Lui, sur le chemin d’une agonie qu’on lui conseillait raisonnable, il emmène sa famille à Cuba, repart avec sa fille au Liban, le pays de son enfance, prétend sillonner Beyrouth, la Bekaa, Baalbek, réussit à voir Byblos et s’effondre à l’hôtel mythique du Cavalier où il lui suffit d’ouvrir la fenêtre pour humer, extatique, l’odeur des kebabs de la rue. Folie ? Bien sûr. Celle des sages. Qui savent que la vie, c’est maintenant. Pas demain. Pas après-demain. Maintenant.
Patrick était un Achéen, un guerrier grec, capable de soulever un lourd bouclier de bronze et de brandir sa lance jusqu’au ciel de l’Olympe. Un héros grec qui préfère la vie brève dans la lumière à la longue vie dans la pénombre. D’ailleurs, c’est à la lumière qu’il avait consacré sa vie. Celle du cinéma et des idées qu’on sculpte sur les écrans. Son premier film est consacré à un peintre, le second à un artiste, le troisième encore à un peintre. La lumière, la couleur, la puissance de l’image. Toute cette brillance dont il fait son combat contre l’obscurité, et la pire de toutes, contre les ténèbres de l’intelligence, de l’injustice, de l’inhumanité.

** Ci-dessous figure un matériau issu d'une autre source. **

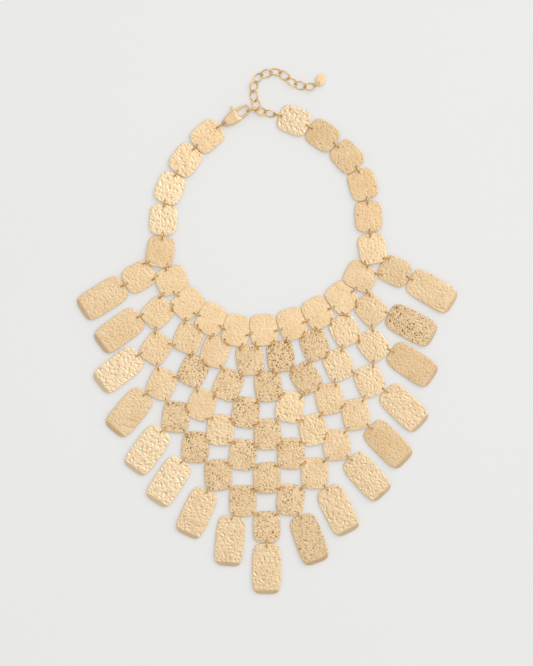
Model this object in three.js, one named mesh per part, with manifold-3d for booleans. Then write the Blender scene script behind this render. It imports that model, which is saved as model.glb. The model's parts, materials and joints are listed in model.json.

L’histoire, la politique, Roman Karmen, le Vietnam et l'Afghanistan, le bagne ou le terrorisme, les puissants et les autres, il sabre au clair, enchaine les films documentaires, remet toujours tout, dont lui-même, en question. Lui, le fils de communiste, qui signe ses messages « Vive la Sociale ! », mais sait aussi entendre les tourments des soldats perdus.
C’est Héphaïstos, l’intelligence en fusion perpétuelle, qui forge et reforge les mains dans le feu, malaxe le monde et ses maux, regarde la « Guerre en face » comme il regarde la mort en face quand elle s’approche à petits pas avec son air chafouin.
Il vit, se bat, contre le crabe qui lui pince la poitrine, se moque de cet adversaire à la fois redoutable et minable qu’il a surnommé « Joseph », compte les points marqués après chaque chimio, mais reconnaît avec élégance les avancées du mal qui minent son corps de colosse. A la fin, sur son lit d’hôpital, il était battu peut-être, mais pas abattu. Lors de notre dernière encontre, il souffle : « je n’ai pas dit pas mes derniers mots ». Pas « mon » dernier mot, mais bien « mes » derniers mots. Le trop, mieux que le pas assez.
Comme voulez-vous que j’aie pu lui dire Adieu alors qu’il ne parlait que de l’Après ? Coincé entre les cordes, saoul de coups, au bord du coma, il promettait encore de se battre pour vivre. Et de faire d’autres films, sur l’Afrique, le Liban des Druzes et même – tiens ! - sur l'hôpital qui l’accueillait, ses hommes et femmes en blanc, leur éthique et leur quotidien. Et encore un autre sur la boxe –« Celui-là, nous le ferons ensemble ».
Oui, la vie d’abord. Parce que là était son secret. Il n’était pas un soudard qui répand la mort, mais un vrai guerrier dont le cœur, son arme essentielle, se tenait là, dans sa poitrine, entre ses deux poumons, à côté de « Joseph » qui s’entêtait à vouloir lui couper le souffle.
Il chérissait aussi fort qu’il détestait ce qui lui semblait lâche, faible, néfaste. Et il a aimé jusqu’ à la fin. Les siens, les autres, la vie dans la lumière. D’ailleurs, quand il est parti comme il a vécu, le front obstiné et les yeux grands ouverts, ce matin noir de novembre, le ciel de Paris s’est déchiré peu après et un grand soleil a inondé sa chambre. Et je l’ai vu comme il est, une fois débarrassé des oripeaux de la mort, avec son regard au laser, sa mâchoire de poids-lourd et son sourire de gamin.
Oh, j’en ai vu des morts ! Des vaincus, des affalés, des torturés, des déchiquetés, des crucifiés, des jeunes, des vieux, des femmes et même des enfants. J’en ai vu et senti sur ma joue exhaler leur dernier souffle. Et pourtant, ce matin, j’étais là, minable mortel désarmé, impuissant et sidéré. Et surtout furieux. Parce que je n’avais pas pu dire à mon frère d’armes ce que je retenais depuis si longtemps: j’ai eu beaucoup de chance de te rencontrer Patrick. Beaucoup.